GMCA1 gender pay gap is based on hourly rates of pay as at 31 March 2019 women's hourly earnings were on average 2.7% (mean) higher than men and 0.1% (median) below those of men.

The gender pay gap gives a snapshot of the gender pay balance within our organisation. It measures the differences between the earnings of all male and female employees, irrespective of their role or seniority.

The GMCA’s GPG is below the national average2   at October 2018

Mean: 17.1% (19.8 points below)

Median: 17.9% (17.8 points below)

GMCA Gender Pay Gap 31 March 2018

Mean gender pay gap men paid 1.9% more

  • Women: £15.77 (385 Relevant paid employess)
  • Men:£16.07 (1,476 Relevant paid employees)

Median gender pay gap men paid 1.3% more

  • Women £14.07 
  • Men £14.25

GMCA does not offer a bonus scheme

GMCA gender pay gap 31 March 2019

Mean gender pay gap women paid 2.7% more

  • Women £16.66 (437 Relevant paid employees)
  • Men 16.22 (1,569 Relevant paid employees)

Median gender pay gap men paid 0.1% more

  • Women £14.46 
  • Men £14.47

GMCA does not offer a bonus scheme

Quartile pay band (March 19)

The gender distribution over our pay groups indicates that 22% of the GMCA workforce consist of women. This reflects the greater proportion of men in roles affected by occupational segregation, as well as there being more men with in senior roles.

The pay quartile analysis (left) shows that there has been a slight improvement of female representation within the lower middle, upper middle and upper quartiles.

However overall 43.5% of women employed are in the lower quartile compare to only 19.8% of men employed.

Proportions of women and men in each quartile pay band at 31 March 2018:

  Lower Lower middle Upper middle Upper
Men 60% 96% 87% 75%
Women 40% 4% 13% 25%

 

Number of women and men in each quartile pay band at 31 March 2018:

  Lower Lower middle Upper middle Upper
Men 277 446 403 350
Women 188 19 62 116

 

Proportions of women and men in each quartile pay band at 31 March 2019:

  Lower Lower middle Upper middle Upper
Men 62% 94% 85% 72%
Women 38% 6% 15% 28%

 

Number of women and men in each quartile pay band at 31 March 2019:

  Lower Lower middle Upper middle Upper
Men 311 472 425 361
Women 190 30 76 141

 

From 1 April 2017, GMCA adopted more powers, devolved from central government.
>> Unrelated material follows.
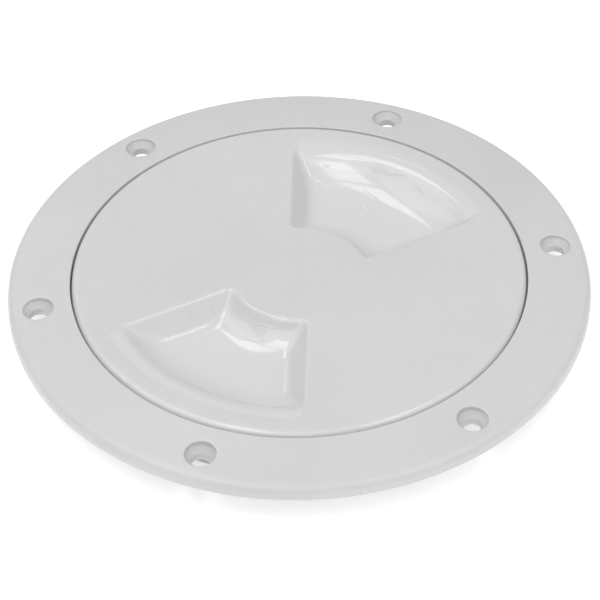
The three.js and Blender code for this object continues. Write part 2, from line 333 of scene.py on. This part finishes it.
def underside_height(radius, angle):
    plate = COVER_TOP - COVER_PLATE
    shell = COVER_TOP - pocket_depth(radius, nearest_pocket(angle), POCKET_SHELL)
    rib = plate - COVER_RIB_DEPTH * rib_share(radius, angle)
    run = np.clip(radius - SKIRT_INNER + SKIRT_FILLET, 0, SKIRT_FILLET)
    fillet = plate - SKIRT_FILLET + np.sqrt(SKIRT_FILLET ** 2 - run ** 2)
    return np.minimum(np.minimum(fillet, shell), rib)


# ---- columns of the cover ------------------------------------------------------------------------

# distances inside a pocket's edge and beside a rib's middle line, closest where the surface bends
EDGE_STATIONS = (-4, -3, -2.2, -1.6, -1.1, -0.7, -0.3, 0, 0.15, 0.35, 0.55, 0.75, 0.95, 1.15)
SIDE_STATIONS = EDGE_STATIONS + tuple(np.arange(1.5, 8.7, 0.36)) + (9.0, 9.8)
RIB_STATIONS = (0.4, 0.75, 0.85, 0.95, 1.05, 1.15, 1.3, 1.6)
SIDE_FREEZE = 19.5  # nearer the axis than this radius, the side walls' columns run straight to it
RIB_FREEZE = 12.5  # and the ribs' columns nearer than this one
MIDDLE_COLUMNS = 36
COLUMNS_BESIDE_POCKET = 17
COLUMNS_BETWEEN_RIBS = 13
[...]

As part of this transition, GMFRS integrated with GMCA on 8th May 2017. The GMFRS has historically been male dominated, particularly in the Uniformed roles. This remains the case and 96% of GMFRS, Uniformed staff are male. This peculiar dispersion has important statistical consequences for the mean and median when viewing GMCA Uniformed staff and GMCA staff excluding Uniformed staff separately.

This peculiar dispersion also affects the overall Quartile pay bands in that 76% of women and 43% of men are in the Lower and Upper quartiles and 24% of women and 57% of men are in the lower middle and upper middle quartiles.

Lower and upper quartiles Lower middle and upper middle quartiles
43% 57%
76% 24%

 

What's Next?

Using December 2018 as a benchmark it is clear that overall we have improved our Gender Pay Gap. However, more work and actions are required especially within the GMCA Uniformed and non - uniformed staff groups. This will help us understand any underlying causes for our gender pay gap within these groups and we will take suitable steps to address these.

We are committed to improving opportunities for progression and development across the GMCA for employees of all genders and backgrounds. We believe GMCA could use this report as an opportunity to lead by example, showing we are taking the problem of gender pay inequality seriously, and offer leadership opportunities to all underrepresented groups inclusive of Women, BAME and LGBT+ employees. Our ambition remains; to develop a reputation for being a fair and progressive employer for everyone, attracting a wider pool of potential recruits for vacancies with the benefit of enhancing our productivity that can come from a diverse workforce that feels valued and engaged in a culture committed to tackling inequality.

We are advancing equality, through the establishment of four staff networks (BAME, Women’s, LGBT+ and Dis-ability networks) promoted to all employees to become active members. Increasing strong Allyship and visible role models across the organisation.

We are fostering an inclusive culture in GMCA through the Leadership of Chief Executive Eammon Boylan, Councilor Brenda Warrington, GM portfolio lead for Equality and our Equality, Diversity and Inclusion Strategic Group, chaired by Greater Manchester Fire and Rescue Service, Deputy Chief Dawn Docx, supported by a committed Leadership team both Senior Management and Corporate Leadership.

Declaration

We confirm that the GMCA pay data has been collected and presented within this report in accordance with the requirements of The Equality Act 2010 (Gender Pay Gap Information) Regulations 2017.